Léim ar aghaidh chuig an bpríomhábhar

Early Childhood Education

Dáil Éireann Debate, Wednesday - 22 February 2012

Wednesday, 22 February 2012

Ceisteanna (120)

Caoimhghín Ó Caoláin


120 Deputy Caoimhghín Ó Caoláin asked the Minister for Education and Skills his plans to invest in a targeted early childhood education programme for disadvantaged children as committed to in the programme for Government; and if he will make a statement on the matter. [8075/12]

Amharc ar fhreagra

Freagraí scríofa (Ceist ar Minister for Education and Skills)

The commitment in the Programme for Government is that ‘As resources allow, this Government will invest in a targeted early childhood education programme for disadvantaged children, building on existing targeted pre-school supports for families most in need of assistance such as the Youngballymun project. There are existing wholly State-funded intervention programmes for young children at risk of educational disadvantage. The Early Start programme aims to provide an educational programme for children aged 3-4 which would enhance their overall development and offset the effects of social disadvantage. The specific objectives of the programme are: To enhance the children's language cognitive and social/emotional development by engaging them in structured play activities which are characterised by high quality adult/child interaction. To assess the strengths and needs of each child in relation to language, cognition and social/emotional development and to plan and deliver a programme of learning to meet the identified needs in these key areas of learning. To devise strategies which actively engage parents in the education of their children.

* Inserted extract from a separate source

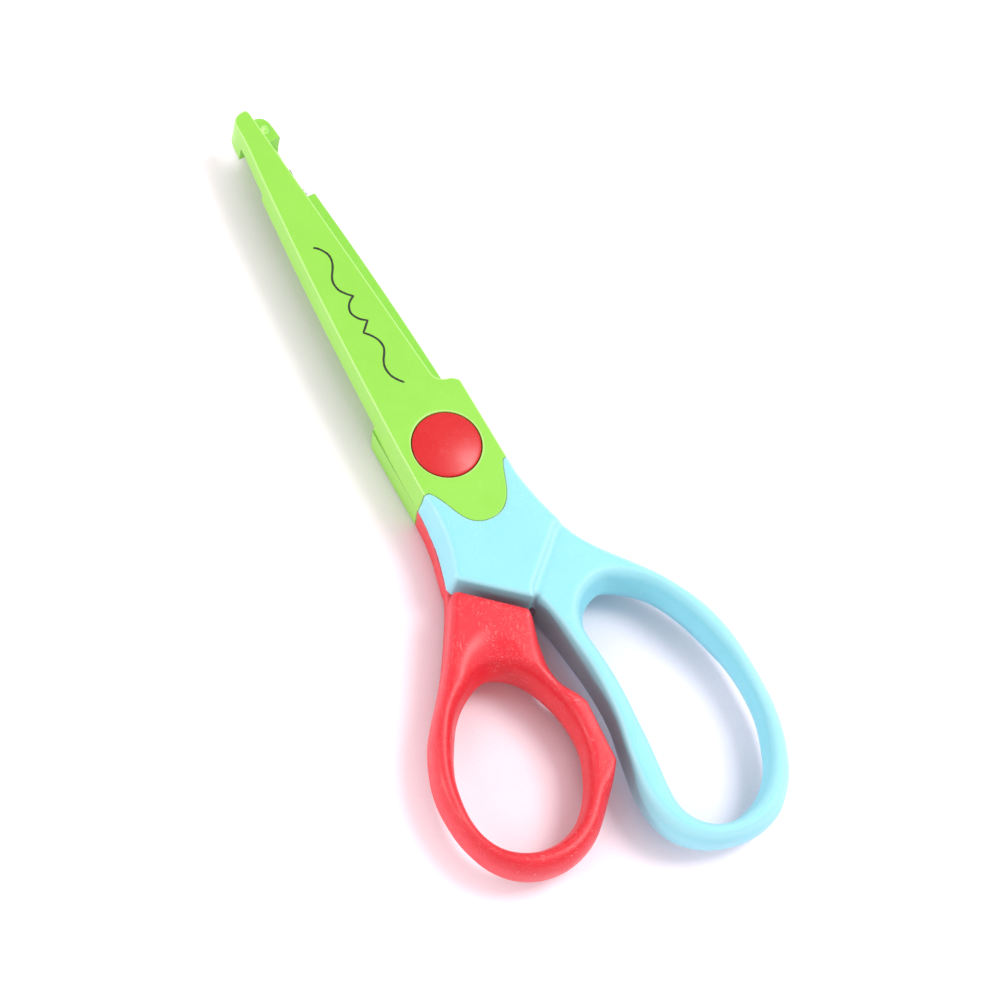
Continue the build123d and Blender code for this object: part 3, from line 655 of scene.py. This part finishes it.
def grip_field(x, y, z, outline, hole, reach_out, reach_in, draft):
    """Loop of full thickness with an oval section: reach_out and reach_in are how
    far the rounding reaches in from the outer edge and the hole; draft is how
    much the hole widens towards both faces."""
    from_out = -outline_distance(x, y, outline)
    from_hole = outline_distance(x, y, spline(hole, closed=True))
    half = GRIP_HALF - GRIP_THINNING * ease(-y, 35.0, 66.0)
    blend = from_out / np.maximum(np.abs(from_out) + np.abs(from_hole), 1e-6)
    blend = ease(np.clip(blend, 0, 1), 0.15, 0.85)
    reach = reach_out * (1 - blend) + reach_in * blend
    drop = np.minimum(half, 1.9 * reach)    # height taken up by the rounding
    from_mid = np.abs(z - MID_Z)
    rise = np.maximum(from_mid - (half - drop), 0) / drop
    from_hole = from_hole - draft * (from_mid / half)
    outer = np.maximum(1 - from_out / reach_out, 0)
    inner = np.maximum(1 - from_hole / reach_in, 0)
    total = rise ** GRIP_POWER + outer ** GRIP_POWER + inner ** GRIP_POWER
    upright = rise ** GRIP_POWER / np.maximum(total, 1e-6)
    return (total ** (1 / GRIP_POWER) - 1) * (reach * (1 - upright) + drop * upright)


def front_handle_field(X, Y, Z):
    x, y = X[:, :, :1], Y[:, :, :1]
    # rounder on the right shoulder and at the far end
    rounder = np.maximum(ease(-y, 27, 44) * ease(x, 12, 18), ease(-y, 64, 80))
    grip = grip_field(x, y, Z, np.vstack([spline(BIG_CURVE), BIG_CORNERS]), BIG_HOLE,
                      reach_out=1.1 + 1.5 * rounder, reach_in=1.2,
                      draft=1.1 + 0.7 * ease(y, -55, -40))
    handle = unite(grip, neck_field(x, y, Z), radius=0.75)
    cut = outline_distance(x, y, np.array(LOWER_CUT, float))
    cut = intersect(cut, Z - (MID_Z + SHEAR_GAP), radius=0.05)
    return np.maximum(handle, -cut)


def hollow_field(X, Y, Z):
    cos, sin = math.cos(HOLLOW_TURN), math.sin(HOLLOW_TURN)
    off_x, off_y = X - HOLLOW_CENTRE[0], Y - HOLLOW_CENTRE[1]
    offsets = (off_x * cos + off_y * sin, -off_x * sin + off_y * cos, Z - HOLLOW_CENTRE[2])
    squares = [(offset / radius) ** 2 for offset, radius in zip(offsets, HOLLOW_RADII)]
    return (np.sqrt(squares[0] + squares[1] + squares[2]) - 1) * HOLLOW_SCALE


def rear_handle_field(X, Y, Z):
    x, y = X[:, :, :1], Y[:, :, :1]
    # the flat stop on the inner side keeps a crisp edge
    crisp = 1 - ease(line_distance(x, y, STOP), 1.5, 7.0)
    outline = np.vstack([spline(SMALL_CURVE), spline(SMALL_INNER), SMALL_CORNERS])
    grip = grip_field(x, y, Z, outline, SMALL_HOLE,
                      reach_out=(1.0 + 1.6 * ease(-y, 30, 48)) * (1 - 0.62 * crisp),
                      reach_in=1.4, draft=0.8 + 0.6 * ease(y, -60, -44))
    grip = intersect(grip, -hollow_field(X, Y, Z), radius=2.1)
    cut = outline_distance(x, y, np.array(UPPER_CUT, float))
    cut = intersect(cut, (MID_Z - SHEAR_GAP) - Z, radius=0.05)
    grip = intersect(grip, -cut, radius=0.7)
    # the same neck, turned over about the Y direction
    neck = neck_field(-x, y, 2 * MID_Z - Z)
    # the end of the neck stops short of the front grip
    neck = intersect(neck, 0.6 * X - 0.8 * Y - 25.6, radius=0.3)
    return unite(grip, neck, radius=0.6)


def build_handle(name, field, piece, half, material):
    """Mesh a handle field over the box of the CAD piece it replaces."""
    axes = [np.arange(low / MM - MARGIN, high / MM + MARGIN + VOXEL, VOXEL)
            for low, high in zip(*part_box(piece))]
    values = field(*np.meshgrid(*axes, indexing="ij"))
    verts, quads = surface(values, [axis[0] for axis in axes], VOXEL)
    mesh = bpy.data.meshes.new(name)
    mesh.vertices.add(len(verts))
    mesh.vertices.foreach_set("co", (verts * MM).astype(np.float32).ravel())
    mesh.loops.add(len(quads) * 4)
    mesh.loops.foreach_set("vertex_index", quads.astype(np.int32).ravel())
    mesh.polygons.add(len(quads))
    mesh.polygons.foreach_set("loop_start", np.arange(0, len(quads) * 4, 4, dtype=np.int32))
    mesh.polygons.foreach_set("use_smooth", np.ones(len(quads), bool))
    mesh.update(calc_edges=True)
    mesh.validate()
    stand_in(add_object(name, mesh, material), piece, half)


build_handle("handle_front_aqua", front_handle_field, "front_handle", "front_half",
             AQUA)
build_handle("handle_rear_red", rear_handle_field, "rear_handle", "rear_half",
             RED)

# ---------------------------------------------------------------- pivot cap
CAP_RADIUS = 6.45
SKIRT_INNER, SKIRT_OUTER = 3.87, 4.70
SKIRT_HEIGHT = 1.0
RIM_DROP = 1.0          # from the top of the crown to the rim
RIM_ROLL_IN, RIM_ROLL_UP = 0.25, 0.21
CROWN_STEPS = 14
CAP_SEGMENTS = 96
CAP_CREASE = 0.9        # radians


def cap_profile():
    """(radius, z) of the front cap: skirt, flat seat, rolled rim, shallow crown."""
    low, high = (corner.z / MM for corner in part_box("front_pivot_cap"))
    rim = high - RIM_DROP
    seat = low + SKIRT_HEIGHT
    crown_radius = CAP_RADIUS - RIM_ROLL_IN
    crown_base = rim + RIM_ROLL_UP
    profile = [
        (0.0, seat + 0.02), (SKIRT_INNER, seat + 0.02), (SKIRT_INNER, low),
        (SKIRT_OUTER, low), (SKIRT_OUTER, seat), (6.1, seat), (6.38, seat + 0.10),
        (CAP_RADIUS, seat + 0.35), (CAP_RADIUS, rim - 0.12), (CAP_RADIUS - 0.03, rim + 0.02),
        (CAP_RADIUS - 0.11, rim + 0.13), (crown_radius, crown_base)]
    for i in range(1, CROWN_STEPS + 1):
        radius = crown_radius * (1 - i / CROWN_STEPS)
        rise = 1 - (radius / crown_radius) ** 2
        profile.append((radius, crown_base + (high - crown_base) * rise))
    return profile


def lathe(name, profile, segments, material):
    """Closed body of revolution; the profile starts and ends on the axis."""
    verts, faces, rings = [], [], []
    for radius, z in profile:
        count = 1 if radius < 1e-6 else segments
        rings.append(range(len(verts), len(verts) + count))
        if count == 1:
            verts.append((0.0, 0.0, z * MM))
            continue
        for k in range(segments):
            angle = 2 * math.pi * k / segments
            verts.append((radius * math.cos(angle) * MM, radius * math.sin(angle) * MM, z * MM))
    for ring, above in zip(rings[:-1], rings[1:]):
        for k in range(segments):
            j = (k + 1) % segments
            if len(ring) == 1:
                faces.append((ring[0], above[j], above[k]))
            elif len(above) == 1:
                faces.append((ring[k], ring[j], above[0]))
            else:
                faces.append((ring[k], ring[j], above[j], above[k]))
    obj = mesh_object(name, verts, faces, material)
    face_outward(obj, crease=CAP_CREASE)
    return obj


cap = lathe("cap_front_red", cap_profile(), CAP_SEGMENTS, CAP_RED)
stand_in(cap, "front_pivot_cap", "front_half")

# ---------------------------------------------------------------- stage, in metres
FLOOR_HALF = 3
FLOOR_GAP = 0.00005     # between the floor and the lowest CAD point

floor = mesh_object(
    "floor", [(x * FLOOR_HALF, y * FLOOR_HALF, 0) for x, y in ((-1, -1), (1, -1), (1, 1), (-1, 1))],
    [(0, 1, 2, 3)], floor_white(), smooth=False)
floor.location.z = cad_lo.z - FLOOR_GAP

world = bpy.data.worlds.new("studio")
scene.world = world
world.use_nodes = True
background = world.node_tree.nodes["Background"]
background.inputs["Color"].default_value = (1.0, 1.0, 1.0, 1.0)
background.inputs["Strength"].default_value = 0.66


def softbox(name, location, size, power):
    """Rectangular area light aimed at the origin."""
    light = bpy.data.lights.new(name, "AREA")
    light.shape = "RECTANGLE"
    light.size, light.size_y = size
    light.energy = power
    obj = bpy.data.objects.new(name, light)
    scene.collection.objects.link(obj)
    obj.location = location
    obj.rotation_mode = "QUATERNION"
    obj.rotation_quaternion = (-Vector(location)).to_track_quat("-Z", "Y")


softbox("key", location=(0.42, -0.11, 0.78), size=(0.34, 0.34), power=4.8)
softbox("side", location=(-0.82, 0.25, 0.30), size=(0.24, 0.16), power=2.2)

# ---------------------------------------------------------------- camera
SENSOR_WIDTH = 36.0
FOCAL_RATIO = 3.2       # focal length over sensor width
CAMERA_PLACE = (-0.17340, -0.17777, 0.54563)
# the camera's own axes in the scene
CAMERA_RIGHT = (0.8622, -0.4878, 0.1365)
CAMERA_UP = (0.4059, 0.8266, 0.3898)
CAMERA_BACK = (-0.303, -0.2807, 0.9107)

lens = bpy.data.cameras.new("camera")
camera = bpy.data.objects.new("camera", lens)
scene.collection.objects.link(camera)
lens.sensor_fit = "HORIZONTAL"
lens.sensor_width = SENSOR_WIDTH
lens.lens = SENSOR_WIDTH * FOCAL_RATIO
lens.clip_start, lens.clip_end = 0.01, 20.0
turn = Matrix((CAMERA_RIGHT, CAMERA_UP, CAMERA_BACK)).transposed()
camera.matrix_world = Matrix.Translation(CAMERA_PLACE) @ turn.to_4x4()
scene.camera = camera
scene.view_settings.view_transform = "Standard"
scene.view_settings.look = "None"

The Early Start programme has been in existence since the mid 1990s and this programme along with the Rutland Street pre-school programme were, until recently, the only wholly State funded educational programmes for pre-school children. In recent years, the State along with Atlantic Philanthropies have funded Prevention and Early Intervention Programmes in areas of disadvantage. These include YoungBallymun, Tallaght's Childhood Development Initiative and the Preparing for Life Programme in Darndale. The evidence accruing from these intervention programmes as to what works most effectively for young children at risk of educational disadvantage will inform any further targeted interventions.